Required work:
Copy exactly the lines of the records below, and only those lines, beginning with the line that contains "Continue the Blender" and ending with the line that contains "of the distance.".

### Listing

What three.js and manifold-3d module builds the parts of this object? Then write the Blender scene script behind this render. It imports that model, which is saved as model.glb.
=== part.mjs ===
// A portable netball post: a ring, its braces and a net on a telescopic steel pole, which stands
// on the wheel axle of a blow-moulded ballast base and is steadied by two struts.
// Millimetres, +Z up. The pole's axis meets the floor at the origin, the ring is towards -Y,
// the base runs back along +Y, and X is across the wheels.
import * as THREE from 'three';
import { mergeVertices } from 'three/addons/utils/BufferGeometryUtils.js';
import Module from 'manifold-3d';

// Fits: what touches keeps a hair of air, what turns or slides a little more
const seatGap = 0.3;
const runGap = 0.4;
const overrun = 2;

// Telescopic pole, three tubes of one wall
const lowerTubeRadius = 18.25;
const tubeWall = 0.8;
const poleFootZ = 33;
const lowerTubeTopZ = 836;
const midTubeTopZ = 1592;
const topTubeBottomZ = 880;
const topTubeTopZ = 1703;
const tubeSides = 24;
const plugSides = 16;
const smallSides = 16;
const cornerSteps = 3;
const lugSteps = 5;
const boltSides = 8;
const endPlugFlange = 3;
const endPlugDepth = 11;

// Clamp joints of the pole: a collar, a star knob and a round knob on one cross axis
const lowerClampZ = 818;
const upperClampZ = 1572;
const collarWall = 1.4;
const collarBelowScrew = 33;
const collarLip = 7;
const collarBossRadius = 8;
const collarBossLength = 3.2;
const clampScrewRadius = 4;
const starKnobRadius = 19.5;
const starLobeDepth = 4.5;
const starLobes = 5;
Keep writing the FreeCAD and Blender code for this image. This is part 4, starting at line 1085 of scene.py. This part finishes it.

######
### Listing

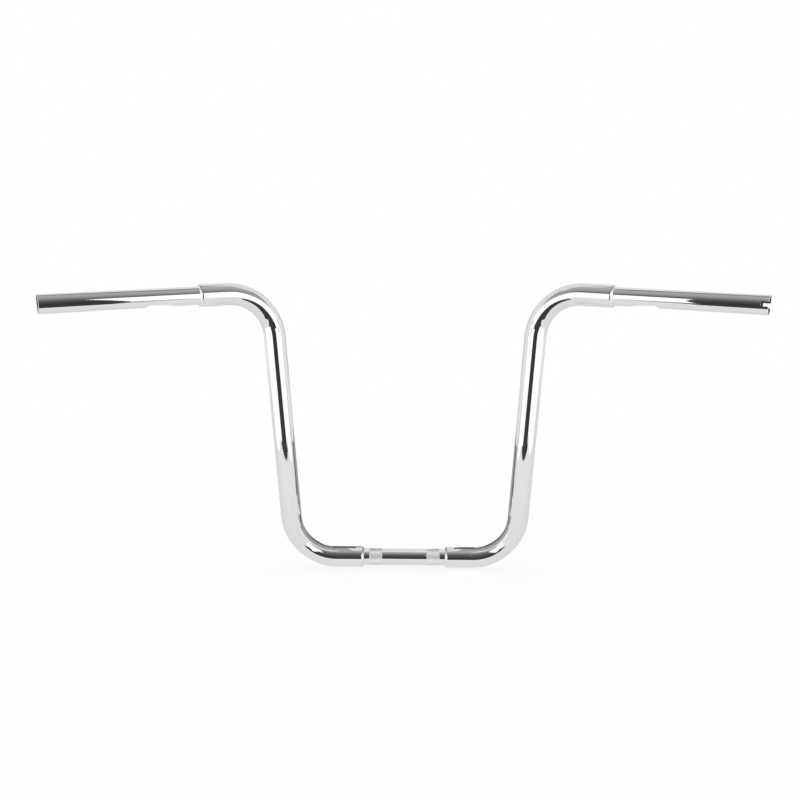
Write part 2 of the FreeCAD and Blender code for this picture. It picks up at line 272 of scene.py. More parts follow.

######
### Listing

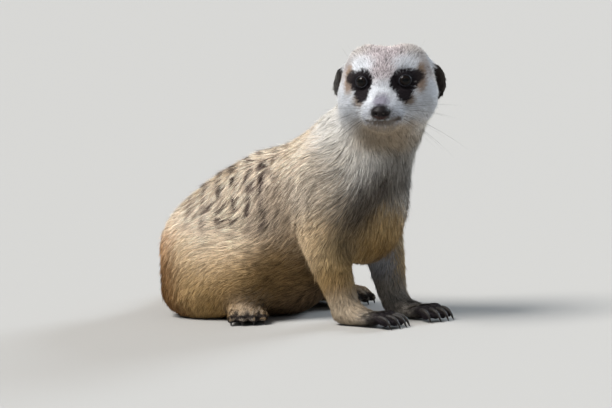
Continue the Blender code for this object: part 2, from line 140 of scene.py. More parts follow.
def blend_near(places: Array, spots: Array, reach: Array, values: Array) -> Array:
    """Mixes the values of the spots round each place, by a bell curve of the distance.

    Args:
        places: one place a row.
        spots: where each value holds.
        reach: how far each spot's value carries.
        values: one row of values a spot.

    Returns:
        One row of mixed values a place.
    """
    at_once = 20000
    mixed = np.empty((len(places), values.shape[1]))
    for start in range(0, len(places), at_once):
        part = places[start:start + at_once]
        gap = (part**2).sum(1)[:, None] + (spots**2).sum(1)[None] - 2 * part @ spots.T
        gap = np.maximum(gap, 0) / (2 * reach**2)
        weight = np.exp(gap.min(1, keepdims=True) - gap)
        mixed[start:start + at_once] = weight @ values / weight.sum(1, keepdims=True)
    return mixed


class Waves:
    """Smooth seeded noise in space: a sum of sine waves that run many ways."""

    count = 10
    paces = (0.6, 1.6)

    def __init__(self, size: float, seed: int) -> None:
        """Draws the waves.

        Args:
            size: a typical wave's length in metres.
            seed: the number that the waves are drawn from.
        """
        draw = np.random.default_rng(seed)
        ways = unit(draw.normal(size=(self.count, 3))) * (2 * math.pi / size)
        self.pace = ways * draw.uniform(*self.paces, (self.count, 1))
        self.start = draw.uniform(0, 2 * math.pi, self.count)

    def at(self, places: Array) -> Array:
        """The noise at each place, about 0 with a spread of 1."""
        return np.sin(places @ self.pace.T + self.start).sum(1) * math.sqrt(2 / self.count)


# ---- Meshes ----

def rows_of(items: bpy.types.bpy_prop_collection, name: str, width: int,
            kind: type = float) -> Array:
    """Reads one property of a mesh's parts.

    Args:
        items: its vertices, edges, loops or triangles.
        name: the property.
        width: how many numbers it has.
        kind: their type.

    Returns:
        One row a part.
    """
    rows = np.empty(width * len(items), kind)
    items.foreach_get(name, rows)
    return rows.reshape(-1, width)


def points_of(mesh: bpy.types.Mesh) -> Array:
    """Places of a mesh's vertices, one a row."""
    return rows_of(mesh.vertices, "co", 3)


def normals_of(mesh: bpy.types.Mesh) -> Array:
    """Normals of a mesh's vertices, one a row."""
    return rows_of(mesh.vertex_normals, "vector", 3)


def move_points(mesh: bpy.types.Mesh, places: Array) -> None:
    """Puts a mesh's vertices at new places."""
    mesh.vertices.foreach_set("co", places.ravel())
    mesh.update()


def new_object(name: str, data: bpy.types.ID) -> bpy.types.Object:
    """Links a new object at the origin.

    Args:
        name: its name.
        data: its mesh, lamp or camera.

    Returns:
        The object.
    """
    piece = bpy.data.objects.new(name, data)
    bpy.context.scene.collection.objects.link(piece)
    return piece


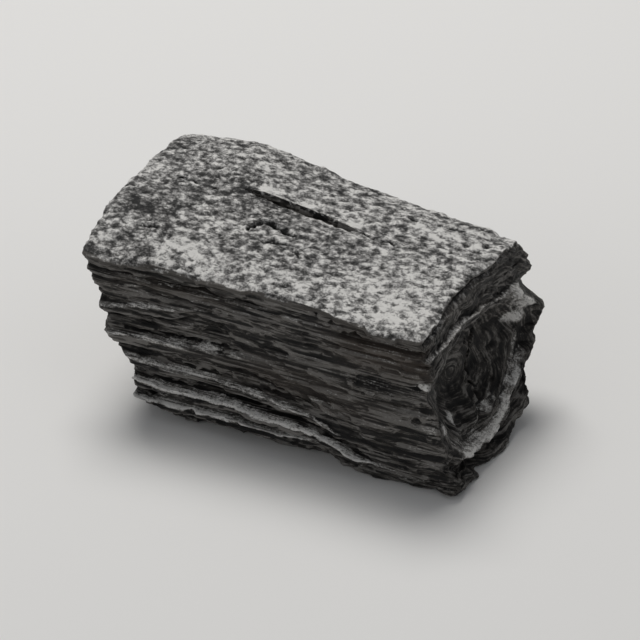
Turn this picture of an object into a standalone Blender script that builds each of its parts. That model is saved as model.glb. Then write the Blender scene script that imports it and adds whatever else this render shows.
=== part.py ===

######

Expected output:
Continue the Blender code for this object: part 2, from line 140 of scene.py. More parts follow.
def blend_near(places: Array, spots: Array, reach: Array, values: Array) -> Array:
    """Mixes the values of the spots round each place, by a bell curve of the distance.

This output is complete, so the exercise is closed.